Люди страдают, а мы смеемся

Кристина Гизатулина
24 февраля 2018, 00:00

В начале марта в издательстве АСТ выйдет книга «Страдающее Средневековье. Парадоксы христианской иконографии» по мотивам одноименного известного паблика в социальной сети «ВКонтакте», аудитория которого насчитывает 300 тысяч человек. Администрация сообщества выступила продюсерами издания и предложила написать текст экспертам по медиевистике. «Русский репортер» поговорил с одним из создателей паблика Юрием Сапрыкиным и с одним из авторов книги Михаилом Майзульсом про стереотипы и границы священного и про то, в чем Средневековье созвучно с российской повседневностью

издательство АСТ

Юрий Сапрыкин, выпускник истфака НИУ ВШЭ, один из создателей пабликов «Страдающее Средневековье» и «Личка императора»

 Юрий Сапрыкин, один из основателей паблика «Страдающее Средневековье»: «Мы выбрали такой путь: привлекай, а потом просвещай» 061_rusrep_04-1.jpg Игнат Соловей
Юрий Сапрыкин, один из основателей паблика «Страдающее Средневековье»: «Мы выбрали такой путь: привлекай, а потом просвещай»
Игнат Соловей

Почему вам как историку не захотелось рассказать про средневековую архитектуру, музыку, литературу, очаровать этой эпохой, почему были выбраны смешные исторические комиксы?
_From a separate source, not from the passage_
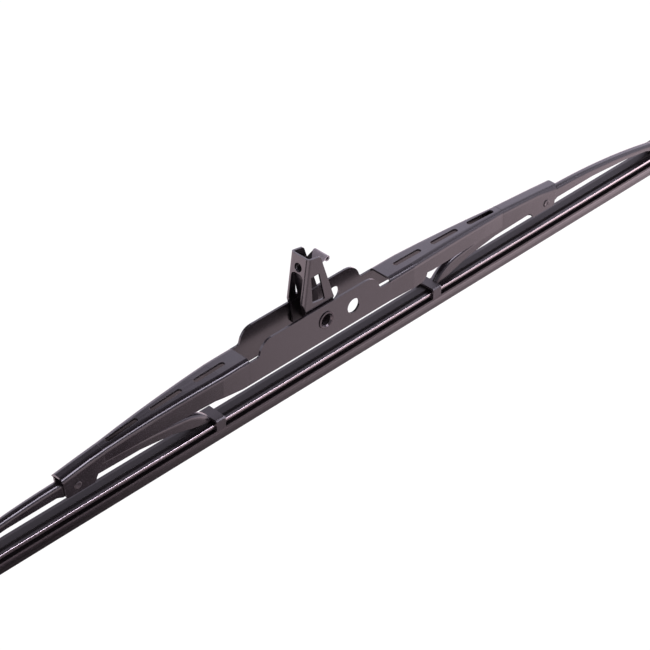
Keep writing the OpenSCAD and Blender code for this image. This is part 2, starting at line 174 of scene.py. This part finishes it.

— Сообществ по истории в социальных сетях очень много, но у нас одно из самых популярных именно благодаря формату, который мы выбрали. К тому же это не отменяет возможности рассказывать нашей аудитории о полезных книгах по истории, выкладывать фотографии готических соборов, создавать плейлисты со средневековой музыкой. «Привлекай, а потом просвещай» — такой мы выбрали путь.

— Жаловался ли еще кто-то на ваш контент, как это было в самом начале с удаленной подборкой на сайте AdMe?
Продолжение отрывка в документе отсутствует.